**What you are asked to do:** Provide only the number of lines in the data below that contain the string "this".

-------- Data excerpt --------

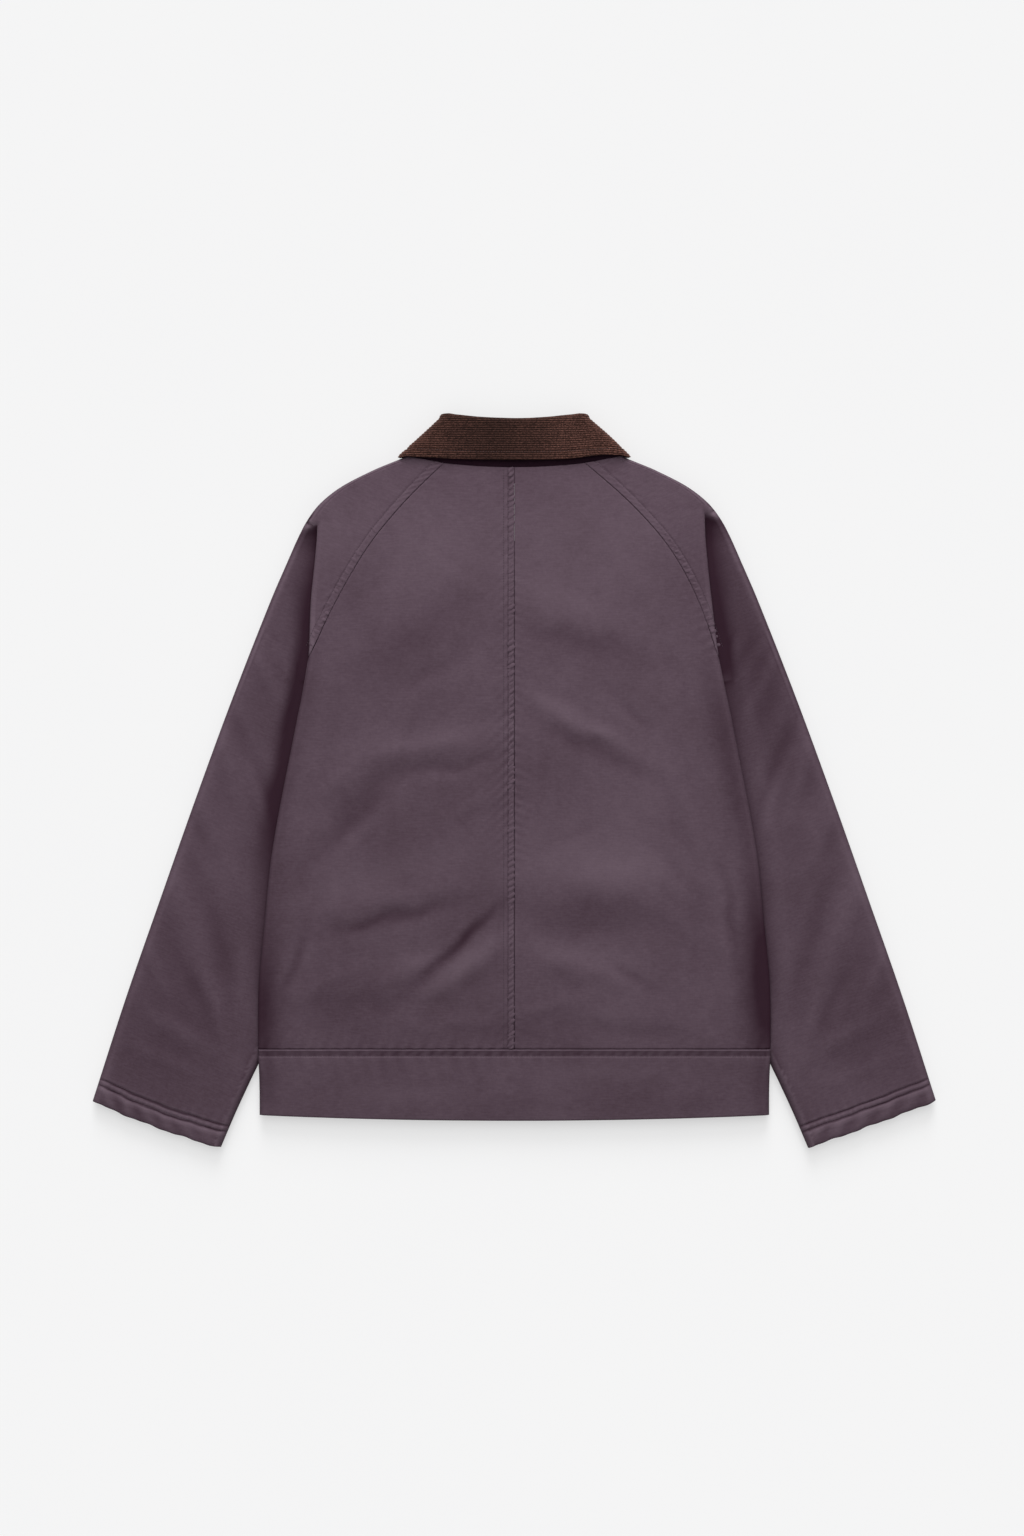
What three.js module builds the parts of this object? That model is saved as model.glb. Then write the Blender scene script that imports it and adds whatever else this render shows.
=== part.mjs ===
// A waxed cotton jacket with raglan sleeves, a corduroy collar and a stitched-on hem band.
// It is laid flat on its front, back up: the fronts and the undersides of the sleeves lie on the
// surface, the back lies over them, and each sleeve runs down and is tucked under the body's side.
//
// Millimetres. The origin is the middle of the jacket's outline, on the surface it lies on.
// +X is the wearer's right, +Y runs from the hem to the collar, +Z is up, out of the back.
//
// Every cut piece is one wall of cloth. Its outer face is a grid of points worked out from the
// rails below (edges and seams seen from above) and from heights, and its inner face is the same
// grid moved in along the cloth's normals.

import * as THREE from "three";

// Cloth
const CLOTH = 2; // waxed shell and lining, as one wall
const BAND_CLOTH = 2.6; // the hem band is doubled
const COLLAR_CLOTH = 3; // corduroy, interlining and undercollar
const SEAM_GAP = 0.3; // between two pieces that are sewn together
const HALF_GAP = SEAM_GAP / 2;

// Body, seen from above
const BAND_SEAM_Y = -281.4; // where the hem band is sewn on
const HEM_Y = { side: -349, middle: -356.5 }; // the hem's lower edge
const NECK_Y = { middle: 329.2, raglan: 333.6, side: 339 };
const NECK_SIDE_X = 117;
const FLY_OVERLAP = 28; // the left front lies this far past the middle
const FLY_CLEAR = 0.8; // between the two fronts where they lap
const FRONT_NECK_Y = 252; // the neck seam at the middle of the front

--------

**Correct response:** 2